Fletcher Stewart Pickering "Tommy" Thomas (June 7, 1897 November 9, 1957) was a politician in Ontario, Canada. He was a Progressive Conservative member of the Legislative Assembly of Ontario from 1945 to 1957 who represented the central Ontario riding of Elgin. He served as a cabinet minister under Leslie Frost, holding two successive positions between 1951 and 1956.

==Background==
Born in 1897 in Toronto Township, Ontario to Joseph P. Thomas and Maggie Stewart, Thomas and his mother moved to Streetsville nine years later following the death of his father.

In 1915, he enrolled at the Ontario Agricultural College, but put his studies on hold in 1916 to enlist as a gunner in the Canadian Field Artillery. He served in France and was also one of the "Polar Bears" in the North Russia Intervention before being discharged in 1919.

Returning to OAC, he graduated in 1922 and became an agricultural agent working in Grey County, Port Arthur and Elgin County (serving in the last area for 19 years). He became a farmer in Elgin County in 1935, specializing in tobacco and apples. In 1940, he was instrumental in organizing the first International Plowing Match to be held there.

He died in 1957. He is buried in Elmdale Memorial Park Cemetery.

==Politics==
In the 1945 Ontario election, Thomas ran as a Progressive Conservative candidate in the riding of Elgin, defeating Mitchell Hepburn. Modest in victory, he said in his acceptance speech, "I am no wonder boy, and I repeat, I don't crave publicity. My ambition now is to be a good member for Elgin and to spend the rest of my time looking after my farm."

He would later be reelected in the 1948, 1951 and 1955 elections.

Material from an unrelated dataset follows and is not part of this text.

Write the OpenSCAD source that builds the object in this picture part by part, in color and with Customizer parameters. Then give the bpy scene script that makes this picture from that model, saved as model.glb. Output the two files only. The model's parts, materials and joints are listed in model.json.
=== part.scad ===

In 1951, he was appointed as Minister of Public Works in the government of Leslie Frost, where he was in charge of coordinating the province's conservation projects. In 1953 he was appointed as Minister of Agriculture. As Ministers of Agriculture, he led the organization of the first cooperative marketing schemes for fruit and tobacco growers. He also went to the Supreme Court of Canada in order to clarify the status of Ontario's agricultural marketing legislation. He resigned from his role as Minister in 1956 because of ill health, but continued to serve in the Legislature.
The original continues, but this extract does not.